An erster Stelle stehen dabei die ESA-Technologieprogramme; sie sind essentiell für die Entwicklung von Technologien bei KMU und oft Türöffner für die Beteiligung an institutionellen Missionen (national, ESA, EU, zivil, militärisch) und den kommerziellen Markt, europäisch und weltweit. Sie sind gerade auch in frühen Phasen einer Innovation bzw. Geschäftsidee „Enabler“, weil sie vorlaufende Forschung und Entwicklung ermöglichen; derartige Aufgaben können insbesondere durch KMU nicht vollumfänglich aus Eigenmitteln umgesetzt werden. Die in der Vergangenheit durch diese Programme erreichte deutsche Führung ist ausbaufähig. Für KMU sind laut KMU-Orientierungspapier folgende Unterprogramme besonders wertvoll:

  • GSTP: erwartet wird ein hohes Niveau wie bei der MK2019, mit Fokus auf Produktentwicklung, In-Orbit-Verifikation, Einsatz von Komponenten auf Missionen, kleine operative Missionen unter Führung von KMU
  • ARTES: Steigerung insgesamt und des Anteils der ESA-initiierten Technologie- Aktivitäten auf Komponentenebene, sowie mehr Flexibilität zwischen industrie- und ESA- initiierten Aktivitäten
  • FLPP: die Technologieentwicklung auf Equipment/Subsystemlevel für Launcher und orbitale Transportsysteme wird mehr von KMU genutzt, eine noch stärkere Öffnung für KMU ist erstrebenswert
  • INCUBED: Komponenten und Instrumente für kleine Missionen mit Potential für kommerzielles Geschäft in der Erdbeobachtung, Zulieferungen seitens KMU betonen
  • NAVISP: wichtiges Technologieprogramm im Bereich von Navigation, insbesondere auf Geräte-/Komponenten-Level mit Potential für kommerzielles Geschäft
  • DPTD: als Teil des Pflichtprogramms weiterhin sehr wichtig.

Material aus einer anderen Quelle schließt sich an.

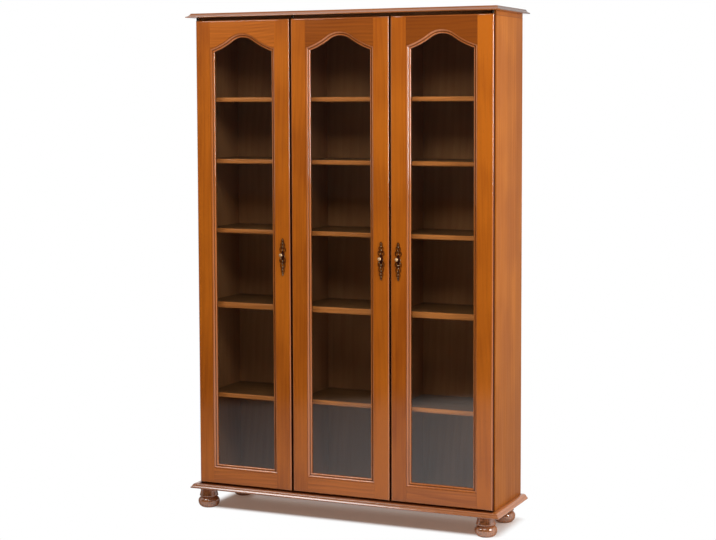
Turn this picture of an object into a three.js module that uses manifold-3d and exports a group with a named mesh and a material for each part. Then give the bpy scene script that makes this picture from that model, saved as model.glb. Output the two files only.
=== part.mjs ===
// Three-door glazed bookcase on four bun feet.
// Millimetres. +X is the viewer's right, the doors face -Y, +Z is up.
// The origin is on the floor, under the middle of the whole piece.
// Heights below are built up from the floor. Depths are measured from the front
// edges of the side panels, and the whole cabinet is then moved to its origin.
import * as THREE from 'three';
import { mergeVertices } from 'three/addons/utils/BufferGeometryUtils.js';
import Module from 'manifold-3d';

// Carcass
const carcassWidth = 1258;
const carcassDepth = 309;
const panelThickness = 18;
const topPanelThickness = 18;
const topPanelSetback = 20;
const backThickness = 4;
const backRebateWidth = 8;
const backRebateDepth = 5;
const friezeHeight = 11;
const friezeGrooveWidth = 1.6;
const friezeGrooveDepth = 1.2;
const seatGap = 0.3;

// Moulded boards above and below the carcass
const corniceThickness = 17;
const baseThickness = 20;
const sideOverhang = 30;
const frontOverhang = 48;
const corniceTopStep = 18;
const corniceNoseHeight = 4;
const baseTopStep = 26;
const baseNoseHeight = 11;
const noseRounding = 3;

// Feet
const footHeight = 86;
const ballRadius = 43.5;
const ballHeight = 46;
const contactRadius = 26;
const collarRadius = 38;
const collarHeight = 13;
const neckRadius = 31;
const frontFootSetback = 23;
const frontLeftFootInset = 17;
const frontRightFootInset = 44;
const backFootInset = 52;
const backFootSetback = 47;

// Shelves, with the clear height below each, counted from the floor of the carcass
const shelfThickness = 18;
const fixedShelfThickness = 24;
const firstClearHeight = 351;
const secondClearHeight = 347;
const thirdClearHeight = 279;
const fourthClearHeight = 261;
const fifthClearHeight = 227;
const topClearHeight = 298;
const shelfSetback = 18;
const shelfEndClearance = 1.5;
const shelfBackClearance = 1;
const shelfArris = 5;
const supportPinRadius = 3;
const supportPinReach = 9;
const supportPinInset = 42;

// Doors
const doorThickness = 19;
const doorStandoff = 3;
const doorGap = 8;
const doorReveal = 3;
const doorBottomClearance = 4;
const doorTopClearance = 12;
const doorArris = 5;
const stileWidth = 63;
const bottomRailWidth = 62;
const cornerDrop = 112;
const archDrawnWidth = 286;
const archRise = 60;
const flankRadius = 295;
const flankReach = 82;

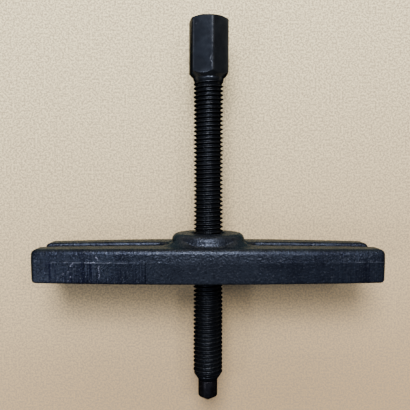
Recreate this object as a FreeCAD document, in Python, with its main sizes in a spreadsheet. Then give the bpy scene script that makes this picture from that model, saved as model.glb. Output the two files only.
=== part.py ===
import os

import FreeCAD
import Part
import Sketcher

# A two-slot puller yoke, lying on its side, with a forcing screw through its threaded boss.
#
# Every body is drawn in one local frame: Z runs along the screw towards its hex head and is 0 on
# the yoke's underside, X runs along the yoke's arms, and Y across them. lay_on_side() then turns
# the whole part, so that in its own frame X is along the arms, Y along the screw towards the
# head, and Z up from the surface that the yoke's side rests on.

DIMENSIONS = {
    # yoke forging
    "yoke_length": 158.8,
    "yoke_width": 44.0,
    "yoke_end_width": 35.6,
    "yoke_height": 15.9,
    "yoke_end_height": 15.2,
    "slot_width": 12.5,
    "slot_inner_reach": 18.8,
    "boss_diameter": 34.6,
    "boss_height": 21.1,
    "boss_rim_radius": 3.0,
    "boss_flare_radius": 2.0,
    "arm_corner_radius": 2.2,
    "top_edge_radius": 2.4,
    "slot_edge_radius": 1.4,
    "under_edge_radius": 0.9,
    # thread of the screw and the running clearance of the bore around it
    "thread_diameter": 14.0,
    "thread_pitch": 2.0,
    "thread_play": 0.2,
    "recess_depth": 0.8,
    # forcing screw, in heights above the yoke's underside
    "screw_end": -49.8,
    "screw_end_diameter": 9.5,
    "thread_chamfer_height": 3.5,
    "neck_bottom": 90.2,
    "neck_diameter": 14.4,
    "hex_bottom": 93.7,
    "hex_top": 121.3,
    "hex_across_flats": 17.0,
    "hex_turn": 10.7,
    "hex_crown_diameter": 16.2,
    # swivelling pressure pin and the blind bore that holds it
    "pin_diameter": 9.2,
    "pin_shoulder": -50.0,
    "pin_rim": -57.74,
    "pin_point": -60.4,
    "stem_diameter": 5.6,
    "stem_play": 0.1,
    "stem_end": -36.5,
    "ring_height": -42.0,
    "ring_wire_diameter": 0.9,
    "ring_gap_angle": 40.0,
}

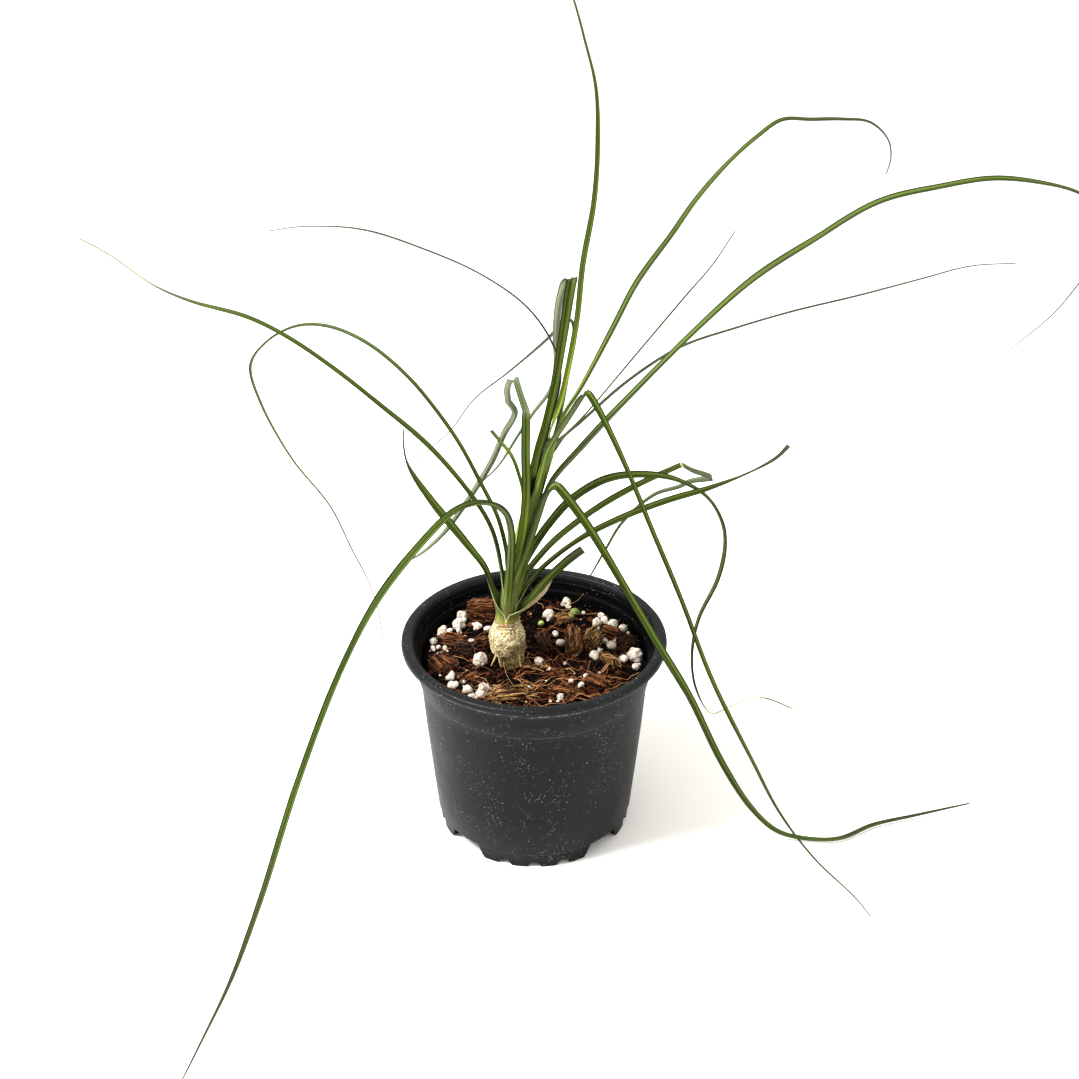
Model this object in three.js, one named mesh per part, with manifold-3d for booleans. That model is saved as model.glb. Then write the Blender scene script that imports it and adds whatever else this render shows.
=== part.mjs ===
// Young ponytail palm in a round nursery pot. Millimetres, +Z up. The origin is on the pot's axis, in the
// plane that its feet stand on. Every piece is a closed solid of its own.
import * as THREE from 'three';
import { mergeVertices } from 'three/addons/utils/BufferGeometryUtils.js';
import Module from 'manifold-3d';

const wasm = await Module();
wasm.setup();

// Pot: a thin moulded cup with a flat lip, a collar band and a foot ring
const RIM_R = 54;
const POT_H = 88;
const LIP_DEPTH = 3;
const LIP_WIDTH = 4.4;
const WALL = 1.3;
const COLLAR_Z = 70.2;
const COLLAR_STEP = 0.7;
const BODY_TOP_R = 46.7;
const BODY_BOTTOM_R = 41.4;
const FOOT_R = 40.4;
const FOOT_WIDTH = 4;
const FOOT_H = 6.3;
const LEDGES = [{ z: 84.4, r: 48.2 }, { z: 80.9, r: 47.2 }];
const BASE_TOP_Z = 7.4;
const DISC_R = 26;
const DISC_Z = 2.5;
const DISC_SLOPE = 3.2;
const BASE_T = 1.4;
const POT_SEGMENTS = 48;

// Openings of the foot: four arches, three notches in each lobe, and a ring of drain holes
const ARCH_H = 5.7;
const ARCH_TOP_W = 12.4;
const ARCH_BOTTOM_W = 21.2;
const NOTCH_H = 2.4;
const NOTCH_TOP_W = 3;
const NOTCH_BOTTOM_W = 5.8;
const NOTCH_ANGLES = [-17.5, 0, 17.5];
const DRAIN_HOLES = 8;
const DRAIN_R = 33;
const DRAIN_D = 5;
const DRAIN_SIDES = 10;
const CUTTER_LENGTH = 12;

// Soil, and the plain hole in it that the trunk's stub stands in
const GAP = 0.35;
const SOIL_Z = 76;
const HOLE_R = 5.5;
const HOLE_BOTTOM_Z = 67;
const HOLE_DEPTH = 30;
const SOIL_SEGMENTS = 32;
const SOIL_RINGS = [40, 33, 26, 19, 12, 6];
const SOIL_SEED = 7;

// Trunk and shoot. The shoot leans to the right as it rises.
const TRUNK = { x: -10.9, y: -2 };
const TRUNK_SEGMENTS = 24;
const STUB_R = 4.9;
const STUB_Z = 67.5;
const TRUNK_PROFILE = [
  [4.7, 74.5], [4.9, 77], [5.1, 81.3], [6.9, 83.1], [7.4, 85.5], [7.5, 88.5], [7.1, 91], [6.3, 93.6],
  [5.5, 95.2], [5.2, 96],
];
const BARK_RELIEF = 0.35;
const BARK_FROM_Z = 82;
const BARK_TO_Z = 95;
const AERIAL_ROOTS = { angles: [215, 250, 300], r: 0.9, length: 6.5, lean: 24, out: 5.2, z: 81.6 };
const SHOOT_ROUTE = [
  [-10.8, -2, 96.35], [-10.2, -2, 101], [-9.6, -2, 106], [-8.2, -2, 115], [-6.2, -1.9, 125], [-4, -1.8, 135],
  [-0.2, -1.5, 150], [3.4, -1.2, 165], [5, -1, 172], [6.1, -0.9, 177],
];
const SHOOT_R = [5.2, 4.7, 4.1, 3.6, 3.2, 3, 2.9, 2.9, 2.5, 1.5];
const SHOOT_SIDES = 20;
const SHEATH_RELIEF = 0.3;

// Blades: a shallow V section, as deep at the middle as this share of its width. A blade keeps its full width
// for this share of its length and then narrows to this share of its width at the tip.
const CHANNEL = 0.17;
const BLADE_T = 0.7;
const THREAD_T = 0.6;
const THREAD_MAX_W = 1.6;
const TIP_W = 0.9;
const FULL_UNTIL = 0.6;
const TIP_SHARE = 0.25;
const STEPS_PER_SPAN = 2;

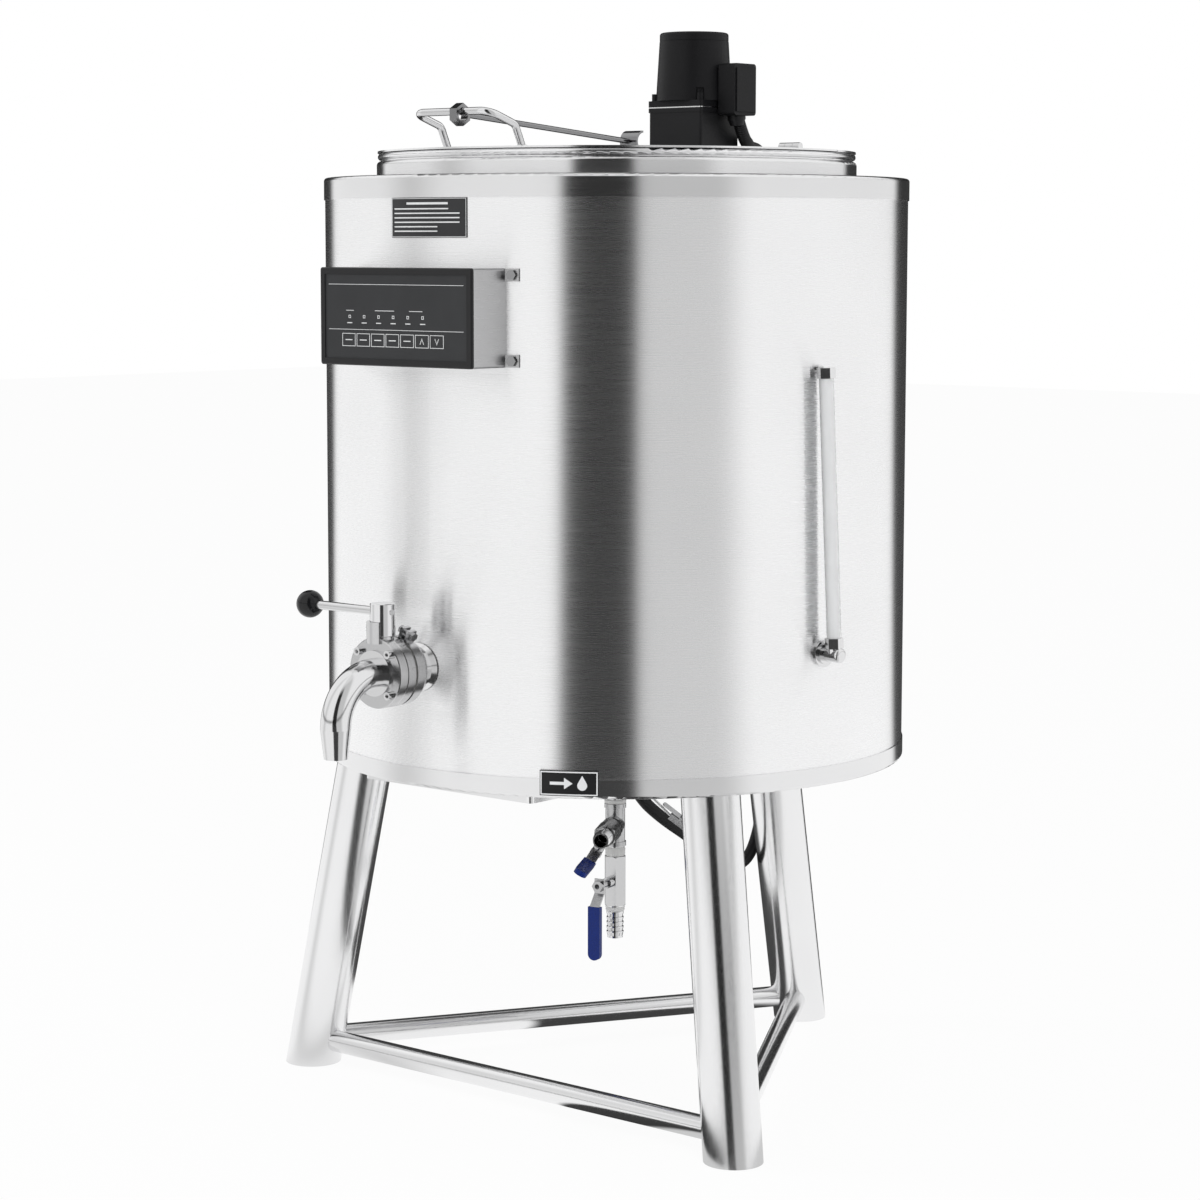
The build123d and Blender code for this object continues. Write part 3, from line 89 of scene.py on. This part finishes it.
# Dark and grey cards of the studio, which the brushed steel shows as upright bands:
# middle and half width in degrees of azimuth, softness of the edge, and how dark each is
STUDIO_CARDS = {
    "behind_camera": (33.5, 14.5, 2.5, 0.975),
    "front_left": (-46.0, 8.0, 12.0, 0.3),
    "right": (65.0, 21.0, 8.0, 0.34),
    "back": (216.0, 36.0, 4.0, 0.96),
}
HORIZON_LINE = 0.1
FLOOR_WHITE = 0.94


def make_camera():
    data = bpy.data.cameras.new("camera")
    data.sensor_width = CAMERA_SENSOR
    data.lens = CAMERA_LENS
    data.clip_start, data.clip_end = CAMERA_CLIP
    camera = bpy.data.objects.new("camera", data)
    scene.collection.objects.link(camera)
    camera.rotation_mode = "QUATERNION"
    turn = CAMERA_VIEW.to_track_quat("-Z", "Y")
    roll = Matrix.Rotation(CAMERA_ROLL, 3, "Z").to_quaternion()
    camera.location = CAMERA_PLACE
    camera.rotation_quaternion = turn @ roll
    scene.camera = camera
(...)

Als weitere strategische Bereiche der ESA-Raumfahrtzukunft von großer Bedeutung sehen die KMU Erdbeobachtung, Kommunikation (wie z.B. die europäische Konstellation IRIS2), Wissenschaft, Space Safety (Maßnahmen gegen Gefährdungen aus dem Weltall wie z.B. Weltraumschrott, Solareruptionen oder Asteroiden), ferner unter anderem Exploration (weniger im Erdorbit und mehr im Mondorbit und auf der Mondoberfläche), Navigation, Raumtransport und spezifische Start-Up- und KMU-Hilfen wie etwa Scale-Up-Projekte zur Förderung von Serienfertigungsfähigkeiten. Insgesamt wird seitens KMU eine Erhöhung des ESA-Budgets mit Nachdruck empfohlen; einerseits um der aktuellen geopolitische Situation Rechnung zu tragen (Positionierung Deutschlands) und andererseits als Zugpferd, um ganz Europa zur Stärkung zu motivieren.

Der ausführliche KMU-Katalog technischer Kernforderungen an die politischen Prioritäten Deutschlands für die ESA-Ministerratstagung 2025 in Bremen ist in diesen Tagen unter anderem auch an die Spitzen und Gremien der deutschen Bundespolitik gegangen – und zwar denkbar breit gestreut in der Hoffnung, damit auf möglichst viele „Überlebende“ der anstehenden Wahl zu treffen.

Der Blindflug zur MK beginnt eben schon mit dem Blindflug nach Berlin.